5 of 5 people found the following review helpful
In Phil We Trust 28 Sep 2003
By A Customer - Published on Amazon.com
Format: Audio CD
You there! Yes, you! The one with the credit card and eager appetite for adio exellence. I'm not sure how you arrived here, a mouse click away from purchasing The Glow, Pt.2, or what your personal taste in music is, but I can assure you, you've happened upon something entirely new. However, don't be surprised if what you hear seems eerily familiar. The Microphones consist of a number of extremely talented people, but at its heart, the Microphones are Phil Elvrum, a studio whiz kid and straight-up musical genius out of Anacortez, WA. The Glow, Pt. 2 is more or less an account of Phil's struggle to connect with his environment within the confines of his body. The music is generally calm and moody with occasional instrumental outbursts all layered and manually put to tape. Elvrum's lyrics paint sprawling landscapes of the Northwest hardly containable in the form of song as his voice seems to wander aimlessly, nailing each melody with intentionally impresise presision.
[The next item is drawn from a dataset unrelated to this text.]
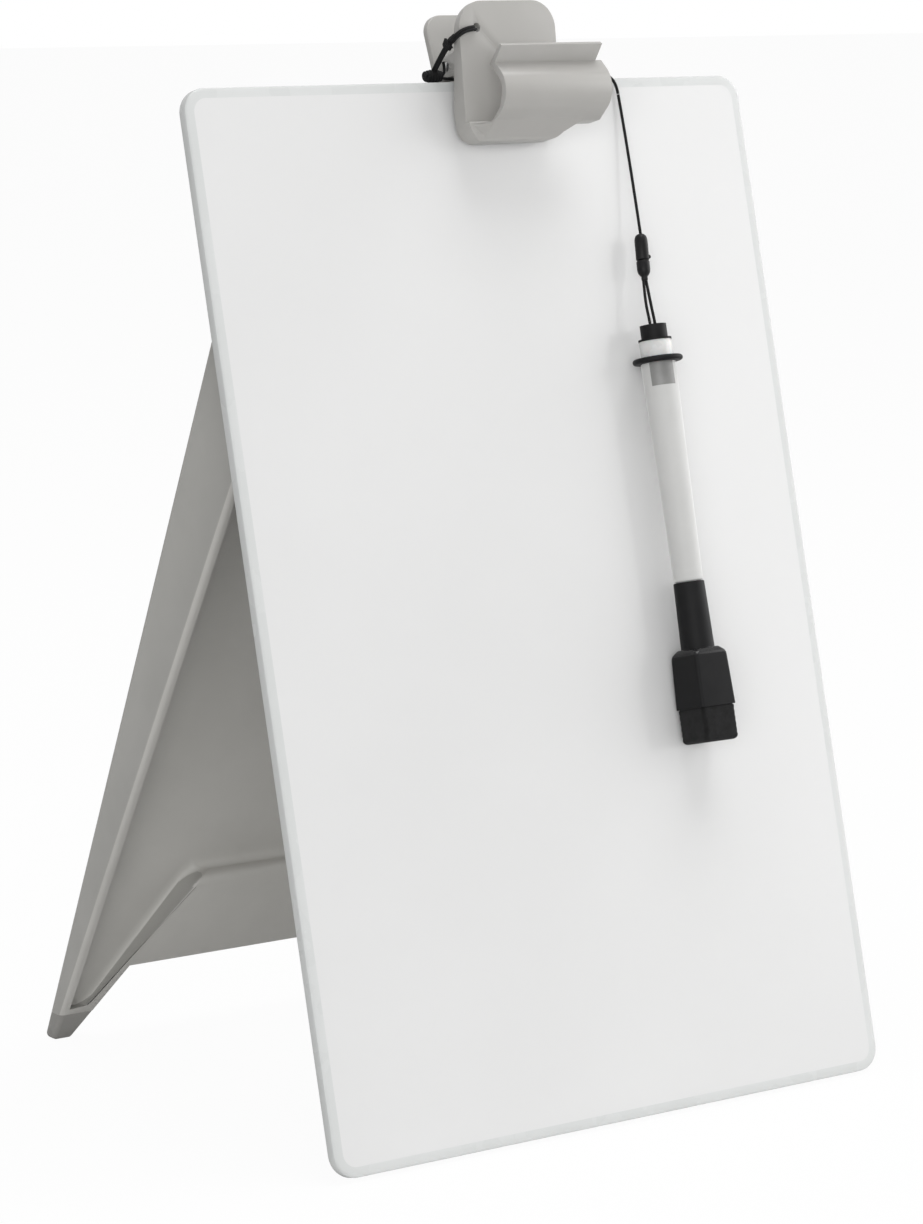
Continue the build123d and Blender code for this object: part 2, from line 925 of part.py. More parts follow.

The best I've ever heard somebody describe the music of the Microphones was, "it sounds like a guy lost in the woods." Guitar strumming moves from one ear to the other as organs meld with Elvrum's vocals, all the while a distorted fog horn recorded from a tugboat leaving the port drones off in the distance. It is immediately apparent that Elvrum has captured the world around him with The Glow, Pt.2, the struggle arises when he faces where he belongs in that world. This is not emo. This is not music to listen to while you're locked up in your room. This is music for human ears. Listen to The Glow, Pt.2 while you are locked up in your body.
And do see the Microphones/Mt.Eerie in concert if you have the chance. Whatever Elvrum decides to do, it won't dissapoint.